Crash risk is real. Because the features are not fully tested, they can cause world corruption, crashes, or broken chunks. Mojang explicitly warns that experimental worlds may become unplayable with no way to recover them besides a backup.

Future update incompatibility. Features are sometimes cut or radically reworked. A world that relies on a removed experimental feature may stop loading or lose entire chunks when the full update releases. Always keep a stable backup before activating experiments.

Resource pack limitations. As of version 1.21.90.1, the new Bedrock UI prevents editing experiments directly through resource packs. If you need custom adjustments, you must use the third-party Minecraft Bedrock Experiments Editor web tool instead.
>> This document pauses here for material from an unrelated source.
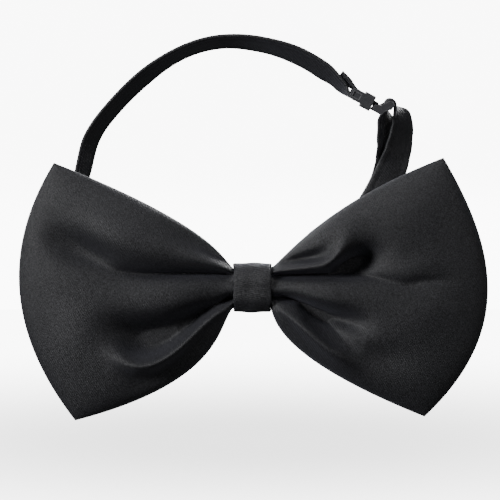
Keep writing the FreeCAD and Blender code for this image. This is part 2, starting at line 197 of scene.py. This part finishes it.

Best Method for Every Scenario

Scenario Recommended Method Key Requirement
Starting a brand new experimental world Enable experiments during world creation None; done in the Create New World screen
Adding experiments to an existing survival world Edit world -> Activate experiments -> Use the automatically created copy Original world unchanged; copy is permanently altered
Using experiments on a Bedrock Realm Download world -> Enable experiments offline -> Replace Realm world Requires manual file management
Using experiments on a dedicated server Prepare the world locally with experiments enabled -> Upload to server Server cannot enable experiments directly
Testing the latest unannounced features Install Minecraft Bedrock Beta or Preview Separate app install; worlds may corrupt

Consolidated Steps for Enabling Experiments Safely

If you walk away with one workflow, this is it:

  1. Back up your important worlds — even though the game makes a copy, manually backing up guarantees nothing is lost.
  2. Open world settings -> Game tab -> Experiments section.
  3. Toggle on the experiments you want and click Activate Experiments.
  4. Look for the Experimental tag on the world select screen to confirm it worked.
  5. Do not attempt to deactivate experiments — the only way to revert is to load your original backup.

Treat experimental worlds as temporary test-drives. Enjoy the early access, explore the new content, and keep your main survival world untouched.